3連勝でW杯2次予選首位浮上、選手層拡充へ先発5人変更も

 今回の代表メンバー発表では、今年初頭にオーストリアのレッドブル・ザルツブルグへ移籍し、今季は控えからスタートしながらも得点ランキング2位に入るほどゴールを量産して大活躍をしている20歳のFW南野拓実を初招集。また、右SBの酒井宏樹が負傷離脱しており、サンフレッチェ広島で3バックの右を担う攻撃的なDF塩谷司が代表復帰。負傷が癒え、今季から所属するハノーファーで10番を着るMF清武弘嗣、浦和レッズで今季のJ1リーグ第1ステージ優勝へ導き、年間勝点の1位も目前となっている司令塔MF柏木陽介も3年半ぶりに代表復帰。とはいえ、塩谷は26歳、清武は25歳、柏木が27歳。負傷明けの清武はまだしも、本来なら彼等は代表でも中心になっていなければいけない年齢の選手で、新戦力ではなく、実質の新戦力は20歳の南野のみといったメンバー選考となりました。

 そんな中、W杯2次予選はカンボジアとアフガニスタンに連勝した事で、第3戦を終えて2勝1分。対戦相手となるシリアが3戦全勝している中、グループ1位通過のみが最終予選へストレートインのレギュレーション上、もし敗れた場合は、まさかの最終予選への進出すらできない事態になる、という「絶対に負けられない戦い」どころか、「絶対に勝たなければいけない戦い」という試合を迎えた日本の先発メンバーはアフガニスタンに大勝したイレブンから怪我の酒井宏樹に替わって、酒井高徳が右SBに入り、CBには森重真人に替わって、前の試合では負傷で出場を回避していた槙野智章が入る“従来のメンバー”で日本は0-3で快勝。やっとW杯2次予選のグループリーグで首位へ浮上しました。

 そのシリア戦から5日後、オマーンからイランへ移動して中央で迎えたアウェイ戦を強化試合に、FIFAランクでアジア最高位となる39位のイランをマッチメイクした協会は“ファインプレー”。そんなイラン戦の先発メンバーには結果だけが求められる公式戦ではないため、今後へ向けた戦力拡充のためにシリア戦から先発メンバーを5人変更する、というヴァヒド・ハリルホジッチ監督にとっては「リスクを冒す」起用法。

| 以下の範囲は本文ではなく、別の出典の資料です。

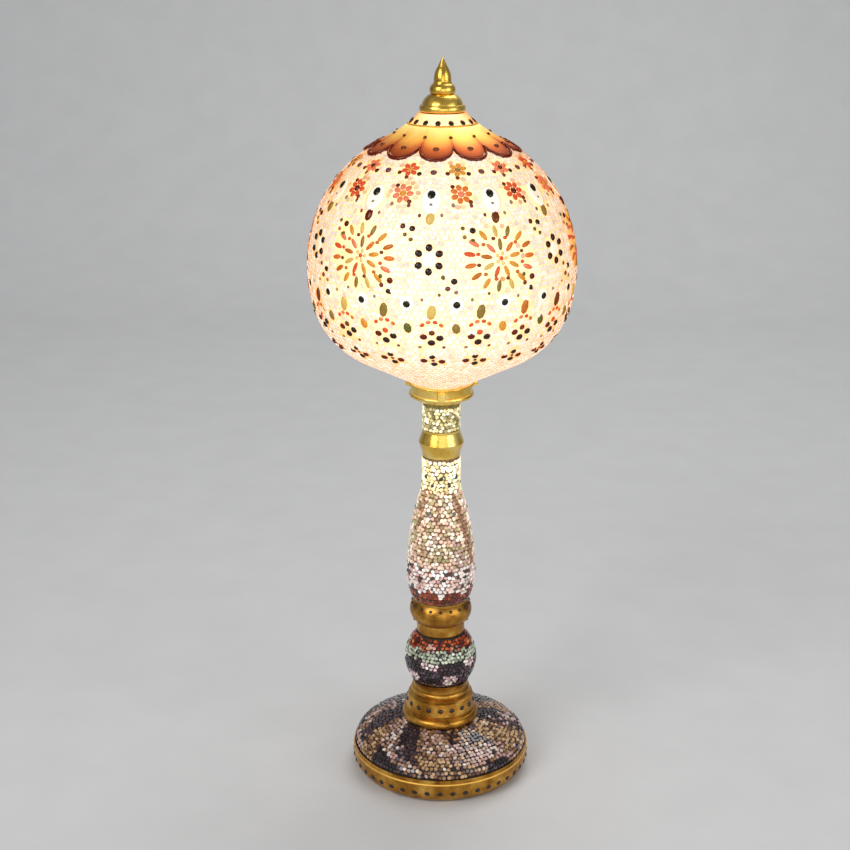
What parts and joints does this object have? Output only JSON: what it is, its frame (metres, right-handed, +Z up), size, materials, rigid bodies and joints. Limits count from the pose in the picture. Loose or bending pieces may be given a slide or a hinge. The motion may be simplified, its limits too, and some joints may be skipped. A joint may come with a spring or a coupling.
{
  "type": "mosaic glass table lamp",
  "caption": "Table lamp with a beaded glass globe on a pillar of mosaic glass and turned brass pieces, over a weighted domed foot; the globe lifts off when its thumbscrews are backed out.",
  "frame": {"origin": "on the lamp axis in the plane that it stands on", "axes": "+Z up the lamp axis; the front faces -Y and the cord inlet faces +Y"},
  "size_m": [0.2, 0.2, 0.5706],
  "materials": {
    "green_felt": "woollen felt",
    "zinc_steel": "zinc plated",
    "cast_iron": "painted casting",
    "antique_brass": "aged, half gloss",
    "polished_brass": "polished",
    "tinned_brass": "tinned",
    "nickel_cap": "bright",
    "black_rubber": "matt",
    "white_nylon": "satin",
    "black_phenolic": "moulded gloss",
    "white_porcelain": "unglazed",
    "black_vitrite": "black glass",
    "yellow_phosphor": "phosphor coating, lit",
    "clear_bulb_glass": "clear",
    "globe_mosaic_glass": "opal glass under beads and chips, lit from inside",
    "neck_mosaic_glass": "glass chips in plaster",
    "vase_mosaic_glass": "glass chips in plaster",
    "ball_mosaic_glass": "glass chips in plaster",
    "dark_mosaic_glass": "dark glass chips in plaster"
  },
  "bodies": {
    "stand": {"felt_pad": "green_felt", "base_plate": "zinc_steel", "base_plate_screws": "zinc_steel", "base_weight": "cast_iron", "base_rim_band": "antique_brass", "cord_grommet": "black_rubber", "base_bowl": "dark_mosaic_glass", "base_collar": "antique_brass", "ball_washer": "black_rubber", "ball": "ball_mosaic_glass", "lower_ring": "antique_brass", "vase_washer": "black_rubber", "vase": "vase_mosaic_glass", "bicone_ring": "polished_brass", "neck_tube": "neck_mosaic_glass", "gallery": "polished_brass", "shade_gasket": "black_rubber", "lamp_pipe": "zinc_steel", "pipe_bottom_nut": "zinc_steel", "pipe_bottom_washer": "zinc_steel", "pipe_top_nut": "polished_brass", "earth_tag": "tinned_brass", "lampholder_cap": "black_phenolic", "lampholder_sleeve": "black_phenolic", "lampholder_core": "white_porcelain", "lampholder_shell": "tinned_brass", "lampholder_terminals": "tinned_brass", "lampholder_contact": "tinned_brass"},
    "shade": {"globe": "globe_mosaic_glass", "finial_gasket": "black_rubber", "finial_flange": "polished_brass", "finial_spire": "polished_brass", "finial_stud": "zinc_steel", "finial_soft_washer": "black_rubber", "finial_washer": "zinc_steel", "finial_nut": "zinc_steel"},
    "bulb": {"bulb_contact": "tinned_brass", "bulb_insulator": "black_vitrite", "bulb_cap": "nickel_cap", "bulb_glass": "clear_bulb_glass", "bulb_stem": "clear_bulb_glass", "bulb_filaments": "yellow_phosphor"},
    "screw_tip_1": {"thumbscrew_tip_1": "white_nylon"},
    "screw_1": {"thumbscrew_1": "polished_brass"},
    "screw_tip_2": {"thumbscrew_tip_2": "white_nylon"},
    "screw_2": {"thumbscrew_2": "polished_brass"},
    "screw_tip_3": {"thumbscrew_tip_3": "white_nylon"},
    "screw_3": {"thumbscrew_3": "polished_brass"}
  },
  "joints": [
    {"name": "shade_lift", "type": "slide", "parent": "stand", "child": "shade", "axis": [0, 0, 1], "range_m": [0, 0.13]},
    {"name": "bulb_lift", "type": "slide", "parent": "stand", "child": "bulb", "axis": [0, 0, 1], "range_m": [0, 0.04]},
    {"name": "screw_travel_1", "type": "slide", "parent": "stand", "child": "screw_tip_1", "axis": [0, -1, 0], "range_m": [0, 0.0028]},
    {"name": "screw_turn_1", "type": "hinge", "parent": "screw_tip_1", "child": "screw_1", "pos_m": [0, 0, 0.32417], "axis": [0, -1, 0], "range_deg": [0, 1440]},
    {"name": "screw_travel_2", "type": "slide", "parent": "stand", "child": "screw_tip_2", "axis": [0.866, 0.5, 0], "range_m": [0, 0.0028]},
    {"name": "screw_turn_2", "type": "hinge", "parent": "screw_tip_2", "child": "screw_2", "pos_m": [0, 0, 0.32417], "axis": [0.866, 0.5, 0], "range_deg": [0, 1440]},
    {"name": "screw_travel_3", "type": "slide", "parent": "stand", "child": "screw_tip_3", "axis": [-0.866, 0.5, 0], "range_m": [0, 0.0028]},
    {"name": "screw_turn_3", "type": "hinge", "parent": "screw_tip_3", "child": "screw_3", "pos_m": [0, 0, 0.32417], "axis": [-0.866, 0.5, 0], "range_deg": [0, 1440]}
  ],
  "couplings": [
    {"joint": "screw_turn_1", "follows": "screw_travel_1", "rad_per_m": 8976},
    {"joint": "screw_turn_2", "follows": "screw_travel_2", "rad_per_m": 8976},
    {"joint": "screw_turn_3", "follows": "screw_travel_3", "rad_per_m": 8976}
  ]
}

 とはいえ、新たに先発に”抜擢”されたというよりも、槙野に替わってCBに入る森重真人はお互いにポジションを争う主力同士。23歳の柴崎岳、宇佐美貴史、武藤嘉紀の“プラチナ世代トリオ”は今までチャンスを与えられながらも結果を残せていない若手(23歳を若手と表現したくないが)。敢えて“抜擢”という表現を用いる事が出来る左SBでの起用となった米倉は27歳。ただ、米倉は代表デビューとなった東アジア杯の中国戦で驚愕的なプレーの連続で異彩を放ってアシストまで記録した選手なだけに、米倉に期待を持って筆者は観戦に入りました。

シリア戦と同様の課題を露呈した前半

 試合の方はホームのイランが、5日前のシリアと同様に球際の強さを活かすプレッシングを仕掛けて来た事で、日本はまたも試合の主導権を握れずに後手に回る厳しい試合展開に。前半の日本の攻撃は皆無に近く、初シュートは27分の長谷部誠のミドルシュートまで待たなければならず。前半の日本のシュートはコレと40分頃の本田のミドルシュートが大きく外れモノの2本のみでした。

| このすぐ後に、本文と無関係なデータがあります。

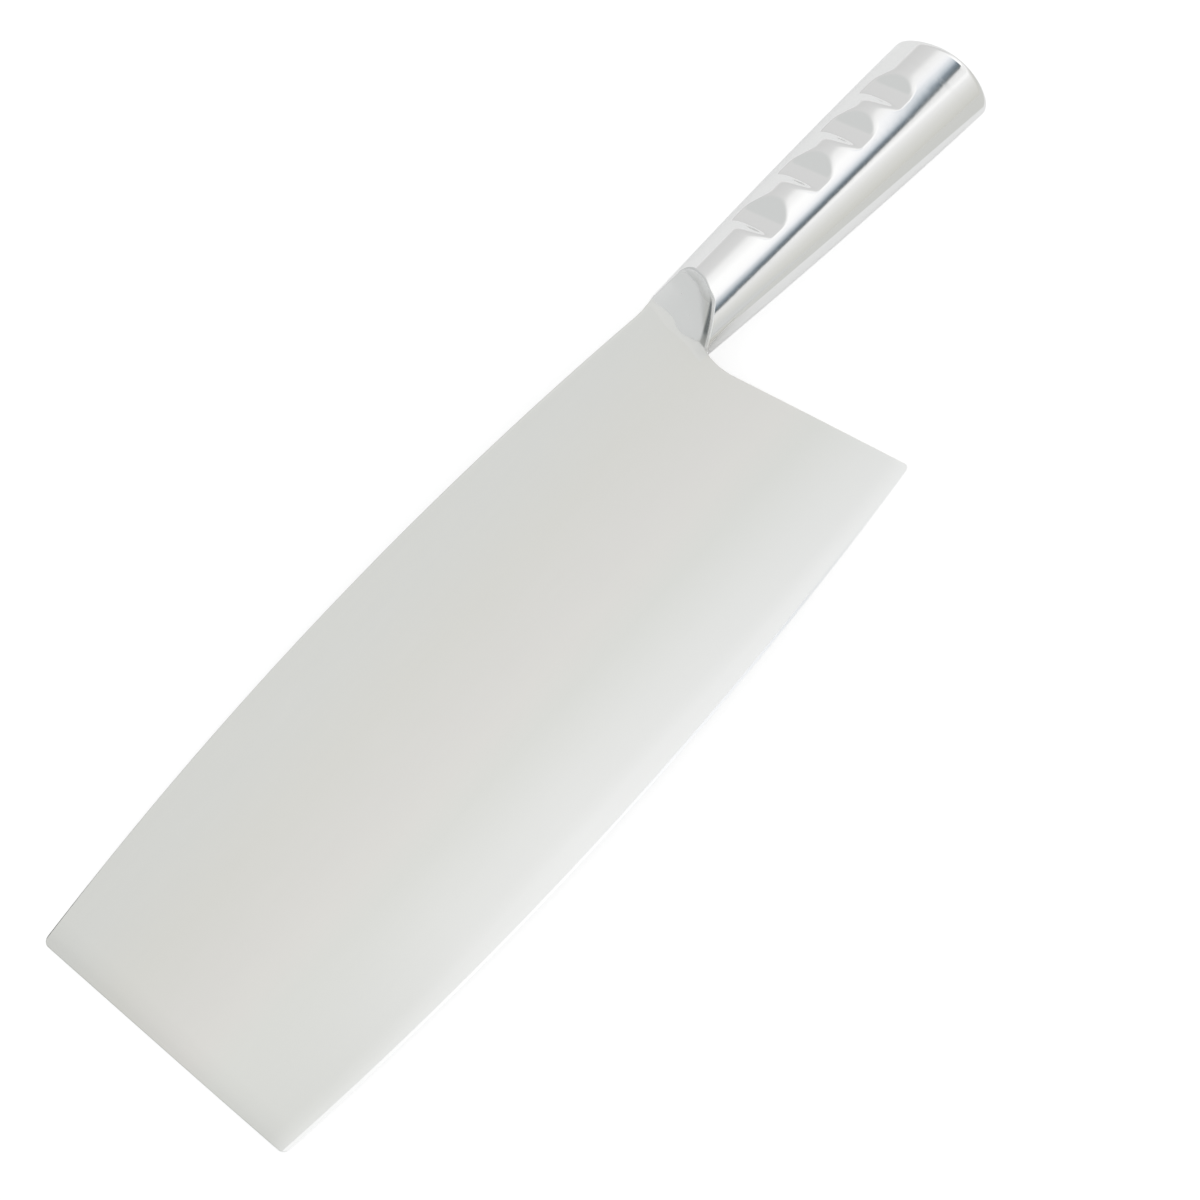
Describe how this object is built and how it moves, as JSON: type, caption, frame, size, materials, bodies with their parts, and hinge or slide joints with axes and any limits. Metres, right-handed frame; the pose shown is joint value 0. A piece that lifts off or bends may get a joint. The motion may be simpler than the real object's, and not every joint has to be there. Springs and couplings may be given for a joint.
{
  "type": "chinese cleaver",
  "caption": "All-metal Chinese cleaver: tall satin blade with a thin convex grind, welded to a hollow polished handle with a thumb hollow, grip dents and a domed butt.",
  "frame": {"origin": "bottom centre of the whole knife's box, with the knife lying on its side", "axes": "+X along the blade from its front edge towards the butt of the handle, +Y from the cutting edge towards the spine, +Z across the thickness, out of the front face"},
  "size_m": [0.3128, 0.0884, 0.027],
  "materials": {
    "satin_steel": "satin",
    "polished_steel": "polished",
    "ground_weld": "ground flush and polished"
  },
  "bodies": {
    "root": {"blade": "satin_steel", "handle_shell_front": "polished_steel", "handle_shell_back": "polished_steel", "spine_seam_weld": "ground_weld", "belly_seam_weld": "ground_weld", "butt_cap": "polished_steel", "butt_weld": "ground_weld", "neck_weld_front": "ground_weld", "neck_weld_back": "ground_weld"}
  },
  "joints": []
}
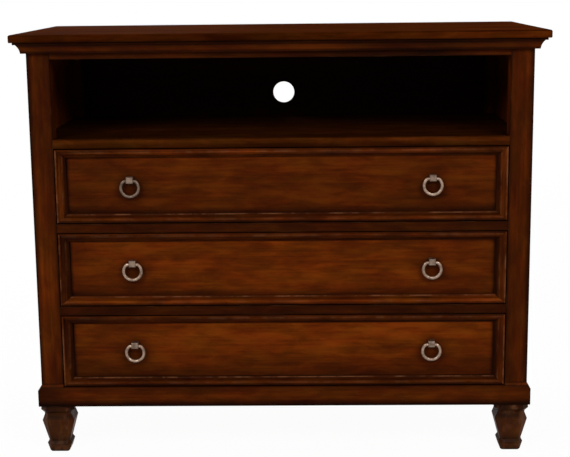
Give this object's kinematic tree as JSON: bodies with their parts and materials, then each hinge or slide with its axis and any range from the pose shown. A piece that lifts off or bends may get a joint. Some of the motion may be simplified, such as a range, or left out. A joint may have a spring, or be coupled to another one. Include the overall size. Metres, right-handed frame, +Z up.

 イランのフィジカルが強かったとはいえ、別にフィジカルコンタクトで勝負しているわけでもない日本の選手にとっては技術面という違う土壌で“違い”を発揮すれば良いところでしたが、技術やスピードを発揮するための最低限のフィジカルすら不足しているのか?あるいは、中東の環境やアジアレベルとはいえ、W杯常連国との対戦になって経験値が不足しているのか?前半の日本では特に香川真司・柴崎岳・宇佐美貴史・米倉恒貴は全く相手と闘えていませんでした。特にボールが来ても前を向こうともしないMFが多過ぎた事や、本田圭佑には密着マークが付いており、明らかに狙われているのにボールを預けようとしている、というのも理解に苦しむプレーの連続だったように思います。

 それでも、この日のメンバーの中では成熟している吉田麻也と森重真人のCBコンビがチャレンジ&カヴァーの連携が緻密に出来ていたため、イランの執拗なサイド攻撃、アーリークロスとロングスローによる空中戦も何とか跳ね返していました。30分以降にはイランに決定機が続出。それも何とか寸前にクリアして均衡を保っていましたが、前半のアディショナルタイムでした。

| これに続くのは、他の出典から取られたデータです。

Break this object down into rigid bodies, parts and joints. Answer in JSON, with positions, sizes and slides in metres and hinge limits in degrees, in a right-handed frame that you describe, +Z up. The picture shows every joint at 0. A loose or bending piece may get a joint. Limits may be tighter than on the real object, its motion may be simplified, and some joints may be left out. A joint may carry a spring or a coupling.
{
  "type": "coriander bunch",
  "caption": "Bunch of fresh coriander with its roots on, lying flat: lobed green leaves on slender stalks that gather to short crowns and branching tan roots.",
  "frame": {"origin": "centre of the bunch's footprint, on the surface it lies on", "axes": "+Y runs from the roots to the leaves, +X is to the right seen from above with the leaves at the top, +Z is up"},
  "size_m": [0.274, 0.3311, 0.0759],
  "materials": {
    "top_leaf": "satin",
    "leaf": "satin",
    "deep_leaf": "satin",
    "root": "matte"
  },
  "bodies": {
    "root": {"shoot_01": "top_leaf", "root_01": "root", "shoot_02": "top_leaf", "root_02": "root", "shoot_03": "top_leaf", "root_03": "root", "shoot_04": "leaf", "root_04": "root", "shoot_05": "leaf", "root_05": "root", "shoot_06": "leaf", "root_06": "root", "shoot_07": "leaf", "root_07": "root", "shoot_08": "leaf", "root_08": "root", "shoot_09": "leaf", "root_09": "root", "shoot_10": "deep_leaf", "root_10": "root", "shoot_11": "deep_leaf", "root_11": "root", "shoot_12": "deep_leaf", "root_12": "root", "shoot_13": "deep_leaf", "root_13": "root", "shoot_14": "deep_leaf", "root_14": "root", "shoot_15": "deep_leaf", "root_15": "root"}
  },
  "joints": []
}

 イランのMFトラビが左サイドからのドリブル突破でぺナルティエリア内に侵入。日本が数的優位にある状況でしたが、トラビに股抜きを食らってエリア内に侵入されたからか?冷静さを失って意固地になってしまった吉田が脚を引っ掻けてしまい、PKを献上。このPKをプレミアリーグやブンデスリーガで活躍したイランFWデジャガが左隅を狙ったキックをするも、“新守護神”GK西川周作がビッグセーブ。しかし、大きくこぼれた球をトラビに反応され、右足で押し込まれ、日本は先制を許してしまいました。
 
 そのまま前半が終了し、日本が1点ビハインドで折り返しました。